Published November 2003
Carbon nanotubes were discovered by Dr. Sumio Iijima of NEC Corp. (Japan) in the course of his research on fullerenes in 1991. Carbon nanotubes are ultra thin straw-shaped molecules of carbon with diameters of 1-20 nm and lengths of up to 0.1 mm (10,000 nm). Carbon nanotubes (CNTs) are characterized by their surprising strength, which is 5-200 times greater than that of steel at a density just 1/6 that of steel. CNTs can form the world's strongest fiber; their electrical conductivity is higher than that of copper and heat conductivity is higher than that of diamond. Moreover, they are resistant to extreme heat and are lighter than aluminum. Carbon nanotubes also possess superior field emitting properties.

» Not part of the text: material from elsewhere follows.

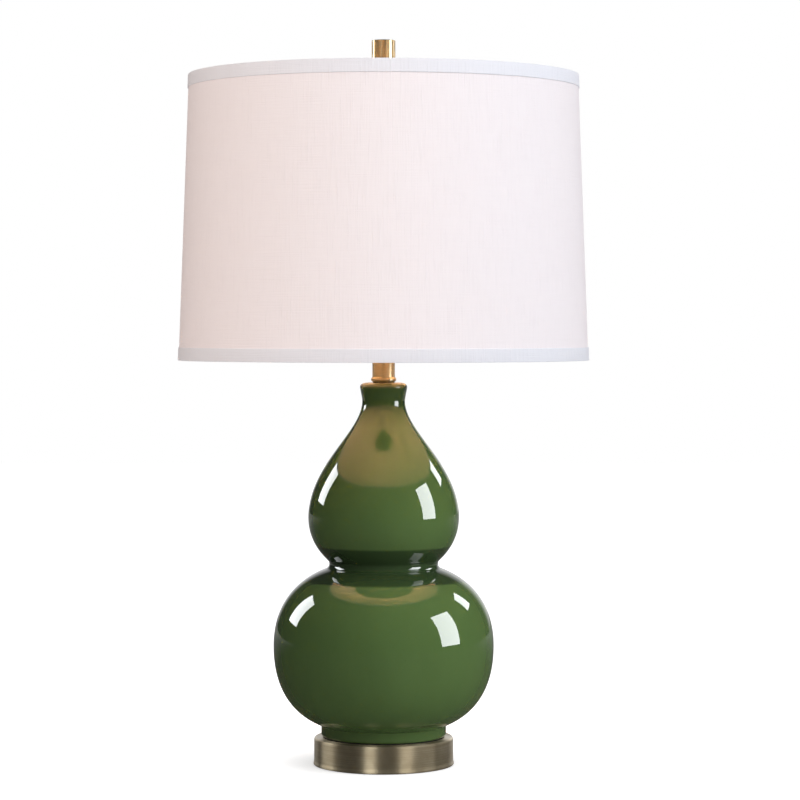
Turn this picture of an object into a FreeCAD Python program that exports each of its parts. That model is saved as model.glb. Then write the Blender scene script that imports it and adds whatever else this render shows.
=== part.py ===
import FreeCAD, Part

import math
import os

import Sketcher
from FreeCAD import Vector

# A double gourd table lamp: glazed ceramic body, brass-finished base, neck and finial, drum shade on a harp.
#
# The lamp stands on z = 0 with its axis on the Z axis. The front is towards -Y and the cord hole is at the
# back. Every piece is drawn from the sizes in the sheet, and each piece sits on the one below it.

# Driving sizes in millimetres, grouped by piece: name, value, what it measures.
SIZES = [
    # base
    ("base_radius", 68.4, "side wall of the base cup, outside"),
    ("base_height", 27.5, "top face of the base cup above the table"),
    ("base_wall", 1.2, "sheet metal of the base cup"),
    ("base_edge_round", 2.2, "rounding of the cup's top edge"),
    ("base_rim_flare", 1.0, "how far the rolled bottom rim stands proud"),
    ("base_rim_height", 3.4, "height of the rolled bottom rim"),
    ("base_rim_lift", 0.5, "gap between the metal rim and the table"),
    ("base_flange_width", 9.0, "inward flange that the felt is glued to"),
    ("felt_thickness", 1.6, "felt disc under the base"),
    ("felt_margin", 1.0, "felt disc inside the side wall"),
    ("cord_hole_radius", 4.8, "side hole for the cord at the back of the base"),
    ("cord_hole_height", 13.0, "centre of the cord hole above the table"),
    ("bushing_bore", 3.3, "radius of the opening that the cord passes through"),
    ("bushing_fit", 0.05, "radial clearance of the bushing in its hole"),
    ("bushing_flange_radius", 6.6, "outer flange of the bushing"),
    ("bushing_flange_thickness", 1.5, "outer flange of the bushing"),
    ("bushing_lip_radius", 5.5, "snap lip inside the wall"),
    ("bushing_lip_length", 1.8, "snap lip inside the wall"),
    ("bushing_lip_gap", 0.4, "gap from the wall to the snap lip"),
    # fixing stack on the threaded pipe
    ("pipe_radius", 5.1, "threaded pipe, outside"),
    ("pipe_bore", 3.5, "threaded pipe, inside"),
    ("pipe_tail", 5.0, "pipe standing out below the nut"),
    ("pipe_play", 0.2, "radial clearance of plain holes on the pipe"),
    ("thread_fit", 0.05, "radial clearance of threaded holes on the pipe"),
    ("washer_radius", 16.0, "large flat washer"),
    ("washer_thickness", 1.6, "large flat washer"),
    ("lock_washer_radius", 8.4, "split lock washer"),
    ("lock_washer_thickness", 1.6, "split lock washer"),
    ("lock_washer_split", 1.2, "width of the split"),
    ("nut_corner_radius", 8.25, "hexagon nut, centre to corner"),
    ("nut_thickness", 5.0, "hexagon nut"),
    # ceramic body: each radius is where the outline runs upright, each reach is how long it stays so
    ("gasket_thickness", 0.8, "gasket between base and foot"),
    ("gasket_width", 9.0, "gasket between base and foot"),
    ("gasket_inset", 1.5, "gasket inside the foot's outer edge"),
    ("ceramic_wall", 5.0, "wall of the ceramic body"),
    ("foot_radius", 61.3, "foot ring"),
    ("foot_height", 9.9, "foot ring, table side to its fillet"),
    ("foot_round", 2.4, "rounding of the foot's lower edge"),
    ("foot_crease", 1.0, "fillet between foot and belly"),
    ("foot_angle", 40.6, "degrees above level at which the belly leaves the foot"),
    ("foot_reach", 4.5, "length of the belly's straight start at the foot"),
    ("foot_ring_width", 9.0, "width of the foot ring that stands on the base"),
    ("foot_ring_depth", 4.0, "recess under the belly, inside the foot ring"),
    ("floor_thickness", 6.0, "ceramic floor of the belly"),
    ("floor_hole_radius", 18.0, "casting hole in the floor"),
    ("belly_radius", 108.2, "lower gourd at its widest"),
    ("belly_rise", 88.8, "foot's lower face to the widest line"),
    ("belly_lower_reach", 64.6, "fullness of the belly below its widest line"),
    ("belly_upper_reach", 59.3, "fullness of the belly above its widest line"),
    ("waist_radius", 53.4, "crease between the two gourds"),
    ("waist_rise", 80.9, "widest line of the belly to the crease"),
    ("waist_round", 5.3, "hollow round of the crease"),
    ("waist_lower_angle", 64.3, "degrees of the crease's round below its narrowest line"),
    ("waist_upper_angle", 22.9, "degrees of the crease's round above its narrowest line"),
    ("waist_lower_reach", 5.6, "length of the belly's straight end at the crease"),
    ("waist_upper_reach", 2.0, "length of the upper gourd's straight start at the crease"),
    ("upper_radius", 74.0, "upper gourd at its widest"),
    ("upper_rise", 45.2, "crease to the widest line of the upper gourd"),
    ("upper_lower_reach", 27.5, "fullness of the upper gourd below its widest line"),
    ("upper_upper_reach", 48.8, "fullness of the upper gourd above its widest line"),
    ("neck_radius", 21.1, "neck at its narrowest"),
    ("neck_rise", 114.2, "widest line of the upper gourd to the narrow of the neck"),
    ("neck_lower_reach", 28.8, "length of the neck's lower curve"),
    ("neck_upper_reach", 4.3, "length of the neck's upper curve"),
    ("lip_radius", 23.2, "flared lip of the neck"),
    ("lip_rise", 13.8, "narrow of the neck to the widest of the lip"),
    ("lip_lower_reach", 2.0, "softness under the lip"),
    ("lip_crown", 4.6, "height of the rounded crown above the widest of the lip"),
    ("crown_flat_radius", 13.0, "flat seat on top of the crown"),
    ("crown_side_reach", 3.0, "fullness of the crown's side"),
    ("crown_top_reach", 7.0, "fullness of the crown's top"),
    ("neck_end_thickness", 6.0, "ceramic closing the top of the neck"),
    ("neck_hole_radius", 6.5, "hole for the pipe in the top of the neck"),
    # brass neck
    ("pad_thickness", 0.6, "soft washer on the crown"),
    ("pad_radius", 10.5, "soft washer on the crown"),
    ("tube_radius", 11.1, "neck tube, outside"),
    ("tube_wall", 0.9, "neck tube"),
    ("tube_length", 50.0, "neck tube"),
    ("tube_fit", 0.05, "radial clearance of the tube in its seats"),
    ("bead_height", 4.5, "beaded check ring"),
    ("bead_bulge", 1.3, "how far the bead swells beyond the tube"),
    ("check_plate", 1.2, "floor of the check ring"),
    ("cap_plate", 1.5, "plate on top of the neck tube"),
    ("cap_overhang", 0.9, "plate beyond the tube"),
    ("cap_boss", 2.0, "boss of the plate inside the tube"),
    ("cap_edge_round", 0.5, "rounding of the plate's upper edge"),
    # harp
    ("saddle_thickness", 1.6, "strap of the saddle"),
    ("saddle_width", 13.0, "strap of the saddle"),
    ("saddle_hub_radius", 10.0, "round middle of the saddle"),
    ("saddle_bend", 2.5, "inner bend radius of the strap"),
    ("saddle_spread", 27.0, "axis to the middle of each upright tab"),
    ("shoulder_rise", 12.0, "top of the strap to the tab's shoulders"),
    ("tab_width", 5.4, "upright tab above the shoulders"),
    ("tab_rise", 13.5, "shoulders to the top of the tab"),
    ("harp_height", 228.6, "underside of the saddle to the shade's seat"),
    ("harp_half_width", 56.0, "axis to the middle of the wire at the widest"),
    ("harp_wire_radius", 2.0, "wire of the harp"),
    ("leg_half_spacing", 25.5, "axis to the middle of each upright leg"),
    ("leg_gap", 0.5, "foot of each leg above the tab's shoulders"),
    ("leg_straight", 30.0, "straight stretch of each leg"),
    ("leg_bend", 20.0, "bend from the leg into the bow"),
    ("leg_flat_rise", 15.0, "flat at the foot of each leg, which lies on the tab"),
    ("leg_flat_gap", 0.15, "gap between the flat and the tab"),
    ("eye_radius", 6.2, "flattened eye at the top of the harp"),
    ("sleeve_bore", 3.5, "locking sleeve, inside radius"),
    ("sleeve_wall", 1.0, "locking sleeve"),
    ("sleeve_length", 15.5, "locking sleeve"),
    ("sleeve_rim", 0.6, "rolled rims of the sleeve beyond its wall"),
    ("sleeve_rim_height", 1.4, "rolled rims of the sleeve"),
    ("sleeve_seat_gap", 0.1, "sleeve above the tab's shoulders"),
    # swivel on top of the harp
    ("shank_radius", 3.0, "swivel shank in the eye"),
    ("shank_fit", 0.06, "radial clearance of the shank in the eye"),
    ("rivet_radius", 4.8, "rivet head under the eye"),
    ("rivet_thickness", 1.4, "rivet head under the eye"),
    ("swivel_play", 0.1, "end play of the swivel in the eye"),
    ("seat_radius", 11.0, "disc that the shade's hub rests on"),
    ("seat_thickness", 1.6, "disc that the shade's hub rests on"),
    ("spigot_radius", 5.0, "spigot that centres the shade's hub"),
    ("spigot_height", 1.2, "spigot that centres the shade's hub"),
    ("stud_radius", 3.1, "threaded stud"),
    ("stud_length", 14.0, "threaded stud above the spigot"),
    ("stud_fit", 0.1, "radial clearance of the finial on the stud"),
    # shade
    ("hub_radius", 19.0, "washer at the middle of the spider"),
    ("hub_thickness", 1.5, "washer at the middle of the spider"),
    ("hub_play", 0.3, "radial clearance of the washer on the spigot"),
    ("arm_radius", 1.6, "spider arm wire"),
    ("arm_start", 14.0, "axis to the inner end of each arm"),
    ("arm_bend", 8.0, "bend at the outer end of each arm"),
    ("arm_count", 3, "spider arms"),
    ("shade_drop", 17.8, "top edge of the shade above the underside of the hub"),
    ("shade_height", 278.0, "top edge to bottom edge of the shade"),
    ("shade_top_radius", 190.0, "cover at the top edge, outside"),
    ("shade_bottom_radius", 200.4, "cover at the bottom edge, outside"),
    ("cover_thickness", 0.7, "fabric cover"),
    ("liner_thickness", 0.5, "plastic liner that the fabric is laminated to"),
    ("ring_radius", 1.8, "wire rings at the shade's edges"),
    ("ring_gap", 0.1, "wire rings inside the liner"),
    ("trim_thickness", 0.8, "folded hem tape"),
    ("trim_width", 12.7, "hem tape on the outside"),
    ("trim_fold", 6.0, "hem tape turned in over the ring"),
    # finial
    ("finial_radius", 11.6, "turned cylinder"),
    ("finial_height", 50.8, "turned cylinder"),
    ("finial_edge", 0.6, "rounding of its ends"),
    ("finial_bore_depth", 17.0, "threaded hole from below"),
    # socket
    ("socket_hub_radius", 8.6, "threaded hub of the socket cap"),
    ("socket_hub_height", 9.0, "threaded hub of the socket cap"),
    ("socket_bowl_start", 6.5, "hub's foot to the bowl"),
    ("socket_cap_radius", 18.0, "rim of the socket cap, outside"),
    ("socket_cap_height", 24.0, "socket cap"),
    ("socket_cap_skirt", 5.0, "upright rim of the socket cap"),
    ("socket_cap_wall", 0.7, "socket cap"),
    ("set_screw_radius", 1.5, "screw that locks the cap on the pipe"),
    ("set_screw_height", 3.2, "screw axis above the hub's foot"),
    ("set_screw_gap", 0.1, "screw point off the pipe"),
    ("set_screw_fit", 0.05, "radial clearance of the screw in the hub"),
    ("shell_lap", 3.5, "socket shell inside the cap's rim"),
    ("shell_wall", 0.5, "socket shell"),
    ("shell_length", 41.0, "socket shell"),
    ("shell_bead", 0.6, "rolled bead at the mouth of the shell"),
    ("shell_bead_height", 1.6, "rolled bead at the mouth of the shell"),
    ("slot_half_width", 3.6, "notch in shell and liner for the switch shaft"),
    ("slot_head", 4.2, "notch above the shaft's axis"),
    ("liner_gap", 0.1, "fibre liner inside the shell"),
    ("fibre_thickness", 0.7, "fibre liner"),
    ("fibre_rise", 1.0, "fibre liner's foot above the shell's foot"),
    ("fibre_length", 40.0, "fibre liner"),
    ("block_radius", 14.6, "moulded switch block"),
    ("block_flange_radius", 15.4, "flanges of the block inside the liner"),
    ("block_flange_height", 2.5, "flanges of the block"),
    ("block_height", 14.0, "moulded switch block"),
    ("terminal_radius", 1.4, "shanks of the terminal screws"),
    ("terminal_fit", 0.05, "radial clearance of the terminal screws"),
    ("terminal_depth", 5.0, "depth of the terminal screws in the block"),
    ("terminal_head_radius", 2.3, "heads of the terminal screws"),
    ("terminal_head_thickness", 0.7, "heads of the terminal screws"),
    ("screw_shell_wall", 0.5, "lamp screw shell"),
    ("screw_shell_hole", 9.0, "hole in the floor of the screw shell"),
    ("screw_shell_length", 22.0, "lamp screw shell"),
    ("screw_shell_play", 0.35, "radial clearance of the bulb in the screw shell"),
    ("leaf_width", 5.0, "centre contact leaf"),
    ("leaf_thickness", 0.4, "centre contact leaf"),
    ("leaf_foot", 6.0, "axis to the upright of the leaf"),
    ("leaf_turn", 3.0, "foot of the leaf on the block"),
    ("leaf_tip", 3.0, "axis to the free end of the leaf"),
    ("leaf_rise", 2.6, "underside of the leaf above the block"),
    ("leaf_gap", 0.3, "leaf to the bulb's contact"),
    # switch
    ("shaft_radius", 1.6, "switch shaft"),
    ("shaft_fit", 0.06, "radial clearance of the shaft in the block"),
    ("shaft_inner", 5.0, "axis of the lamp to the inner end of the shaft"),
    ("shaft_rise", 6.5, "foot of the block to the shaft's axis"),
    ("knob_start", 21.5, "axis of the lamp to the knob's inner face"),
    ("knob_length", 17.0, "switch knob"),
    ("knob_radius", 5.4, "switch knob at its outer end"),
    ("knob_neck_radius", 4.4, "switch knob at its inner end"),
    ("knob_round", 1.2, "rounding of the knob's end"),
    ("knob_bore_depth", 9.0, "shaft in the knob"),
    ("knob_fit", 0.05, "radial clearance of the shaft in the knob"),
    ("flute_radius", 0.9, "grip flutes"),
    ("flute_offset", 0.5, "flute centre beyond the knob's radius"),
    ("flute_start", 3.0, "knob's inner face to the flutes"),
    ("flute_count", 12, "grip flutes"),
    # bulb
    ("bulb_cap_radius", 13.1, "screw cap of the bulb"),
    ("bulb_cap_wall", 0.4, "screw cap of the bulb"),
    ("bulb_cap_length", 21.0, "screw cap of the bulb"),
    ("bulb_cap_taper", 2.5, "sloping foot of the screw cap"),
    ("insulator_radius", 8.2, "glass insulator where it meets the cap"),
    ("insulator_lap", 1.6, "foot of the cap over the insulator"),
    ("insulator_height", 3.2, "glass insulator"),
    ("tip_radius", 4.4, "centre contact of the bulb"),
    ("tip_margin", 1.0, "insulator beyond the centre contact"),
    ("tip_height", 1.0, "centre contact of the bulb"),
    ("globe_neck_lap", 5.0, "glass neck inside the cap"),
    ("globe_radius", 33.5, "glass globe at its widest"),
    ("globe_rise", 74.0, "top of the cap to the widest line"),
    ("globe_crown", 33.3, "widest line to the top of the bulb"),
    ("globe_neck_reach", 33.0, "fullness of the globe's neck"),
    ("globe_lower_reach", 30.0, "fullness below the widest line"),
    ("globe_upper_reach", 18.4, "fullness above the widest line"),
    ("globe_top_reach", 18.5, "fullness of the crown"),
    ("globe_wall", 0.9, "glass of the globe"),
    ("globe_fit", 0.1, "radial gap of the glass neck in the cap"),
]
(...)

CNTs look promising for use in a variety of applications, including semiconductor and other electronic devices, field emission display (FED) devices, fuel cells, batteries, sensors, catalysts, and composites. In mid-2003, over 25 companies worldwide were already committed to CNT production, and early-stage products incorporating CNTs were already being test marketed. The main drawback to CNTs presently is their high unit production cost. Prices for CNTs have been dropping quickly as process and catalyst technologies advance and scale of production increases, and are expected to continue dropping rapidly for at least another several years.
Most CNTs are produced by one of three processes: arc discharge, laser ablation, or catalytic chemical vapor deposition (CVD). Arc discharge and laser ablation are being used mainly to produce multi-wall CNTs, or MWCNTs for research applications, and laser ablation is being used to produce research quality single-wall CNTs, or SWCNTs. All of the commercial production of MWCNTs is based on the catalytic CVD process. Recently, CNRI of Japan introduced an alcohol-based catalytic CVD process (ACCVD) for more cost-effective production of SWCNTs from a CVD-based process. And laser ablation was adapted to produce a carbon nanohorn product.
Japan has played a key role in the R&D and early commercialization of CNTs during the last decade. This Review brings readers up-to-date on new CNT synthesis, applications, and process commercialization efforts in Japan since 2000, and provides process diagrams and photographs for three new projects to produce SWCNTs more economically. The Review is based in large part on work done by Techno Alliance Corporation (TAC) of Tokyo, Japan as part of a Nanomaterials Report from TAC's program on Advances in Materials Science in Japan.